According to the recent studies, Hospital devices like Pacemakers and insulin pumps, etc are prone to cyber attacks because most of the times they have security problems.
Researchers Billy Rios and Dr. Johnathan Butt studied the wide range of pacemaker produced by four different manufacturers and surrounding other devices used to manage them and they found that the manufacturers faced a lot of problem in keeping the devices bugs free.
They also reported that only a few were encrypted and protected.
Users don’t know that the pacemakers used in their bodies are secured or not. None of the pacemakers used were protected with credentials or passwords. The patients too are careless enough to check whether the device is authentic before connecting.
The small size of the pacemaker makes it difficult for manufacturers to add safety features.
The study conducted by Ponemon Institution, LLC, questioned manufacturers, hospitals, and organization about the devices used by them to treat patients and it was shocking to reveal that 80% of the equipments were hard to secure.
The study clearly depicted that the manufacturers were ignorant to write security code and the devices became prone to cyber attacks.
The Ponemon Institution, LLC put forth that only 9% of manufacturers and 5% of health organization tested their devices annually to detect the vulnerability.
It was found that 49% of the manufacturers do not use the advice given by US Food and Drug Administration to secure products.
Dr.

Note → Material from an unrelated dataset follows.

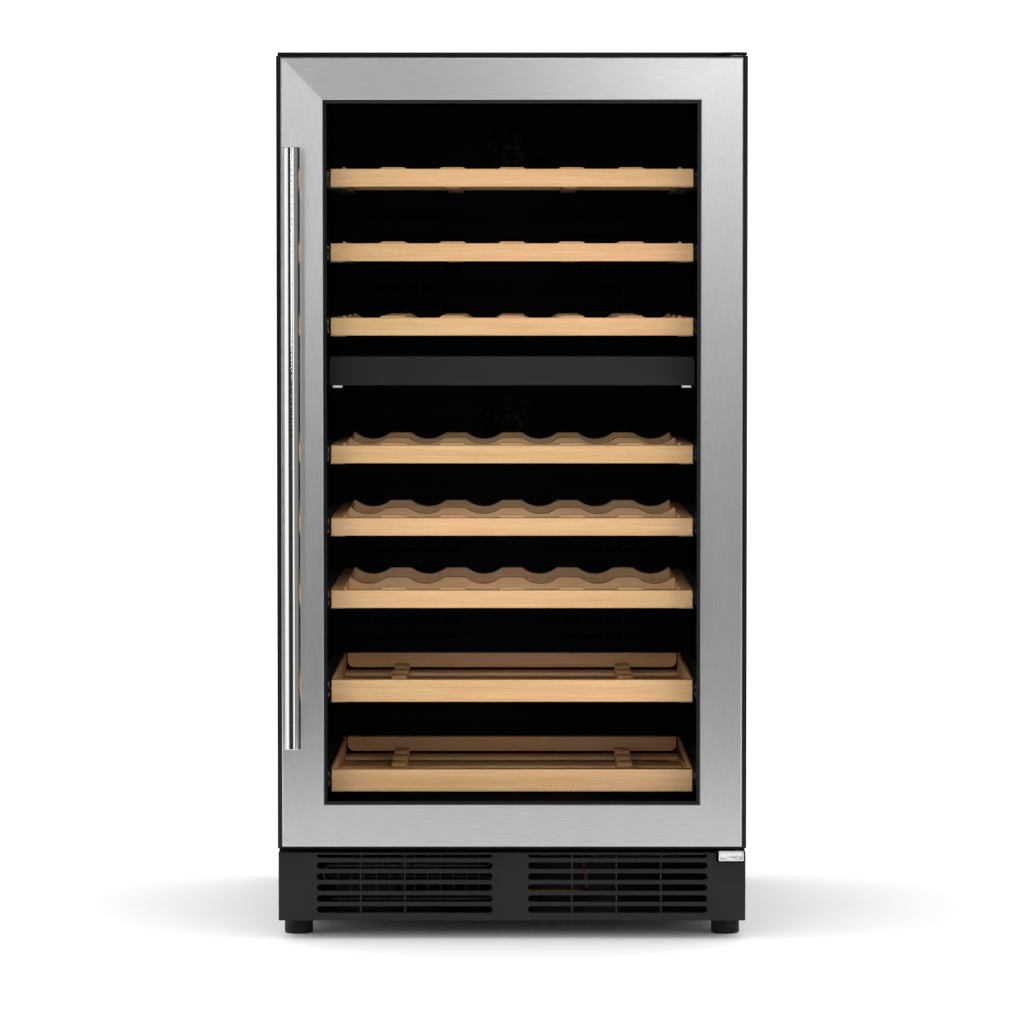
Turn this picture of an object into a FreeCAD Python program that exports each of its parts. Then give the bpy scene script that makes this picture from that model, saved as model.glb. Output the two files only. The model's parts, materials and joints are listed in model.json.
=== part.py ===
"""Two-zone free-standing wine cooler with a framed glass door, six beech shelves and two trays.

Millimetres. +Z is up, -Y is the front (door) and +X is the hinge side.
The origin is on the floor, under the centre of the overall box.
"""
import FreeCAD
import Part
import math
import os

V = FreeCAD.Vector

# ---------------------------------------------------------------- overall sizes
cabinet_width = 598.0
cabinet_height = 1134.0
depth_behind_door_face = 684.0
foot_height = 24.6
plinth_height = 87.4
door_thickness = 42.0
gasket_gap = 8.0

# ---------------------------------------------------------------- shells and walls
sheet = 0.8
liner_wall = 1.5
side_wall = 49.0
ceiling_wall = 48.0
rear_wall = 64.0
rear_recess = 2.5
floor_wall = 40.0
face_strip = 2.0
top_cover_sheet = 1.0
top_skirt = 6.0
base_sheet = 2.0

# ---------------------------------------------------------------- machine bay
bay_wall = 35.0
bay_clearance = 7.0
bay_headroom = 26.4
step_wall = 43.5
under_floor_clearance = 2.4

# ---------------------------------------------------------------- door
side_lip = 5.1
end_lip = 1.5
steel_bar = 54.2
steel_sheet = 0.8
steel_return = 5.0
steel_inner_return = 1.4
glass_thickness = 4.0
glass_recess = 2.6
glass_gap = 16.0
glass_edge = 10.0
bead_width = 4.5
bead_front = 0.5
spacer_width = 9.0
core_rear_opening = 1.0
door_gap_top = 6.8
door_gap_bottom = 8.6
gasket_width = 22.0
gasket_overlap = 12.0
gasket_fold = 3.0
lip_setback = 0.6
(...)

Larry Ponemon, the co-author of the study said, “The security of medical devices is truly a life or death issue. It is urgent that medical device industry makes the security of devices a high priority.”
Hacking a pacemaker isn’t a big deal. Creeping into any medical device like the pacemaker is easy for hackers.
Healthcare IT consulting firm, CynergisTek CEO Mac McMillan said, “None of this is rocket science. Pretty much anybody can do this.”